L’attachement véritable ne néglige rien. En même temps qu’on protège mieux la dignité contre les humiliations, l’on s’inquiète d’épargner au corps les inutiles souffrances. Les services des approvisionnemens, des hôpitaux et ambulances en campagne ont été modifiés à ce point qu’ils ont été, on peut le dire, créés. L’hygiène des troupes et la salubrité des casernemens en temps de paix sont assurés par des mesures toutes nouvelles. Enfin l’on a apporté la réforme la plus efficace à l’abus dont les soldats souffraient le plus constamment et qui était parmi eux le plus impopulaire, à la médiocrité de la nourriture.

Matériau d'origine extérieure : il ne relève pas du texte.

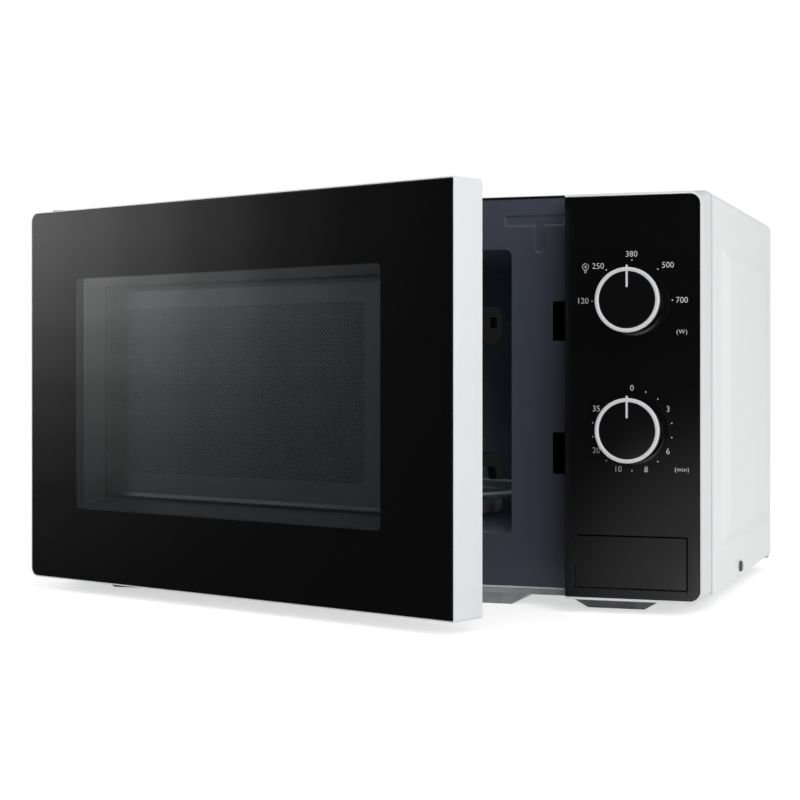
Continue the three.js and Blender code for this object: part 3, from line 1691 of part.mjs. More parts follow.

« L’armée, disait Frédéric II, est un serpent qui marche sur le ventre. » On s’est avisé depuis quelques années en France que ce ventre était trop vide ou trop mal rempli. Et dans les corps de troupes le désir d’en finir avec ce mal est devenu si vif que nos officiers, accoutumés à attendre les ordres, les ont en cette affaire devancés. J’ai été témoin, je crois, de la première réforme qui ait été tentée dans un régiment[1], et il vaut la peine de raconter ce que j’en sais, afin de prendre sur le fait l’origine du changement aujourd’hui accompli, la sollicitude de nos officiers pour leurs troupes, et de montrer ce que peut, pour améliorer le sort de beaucoup, la volonté d’un seul homme. En 1886, au 44e d’infanterie, un chef de bataillon, M. Paget-Blanc, s’était convaincu, par des observations et des calculs soigneusement conduits, que l’on pouvait, sans accroître les dépenses, transformer le régime alimentaire. Substituer à l’unique plat, où la soupe, la viande et les légumes

  1. Dès 1885, un essai avait été fait dans une compagnie d’ouvriers d’artillerie, et un rapport de M. le médecin-major Schlinder publié dans les Archives de médecine.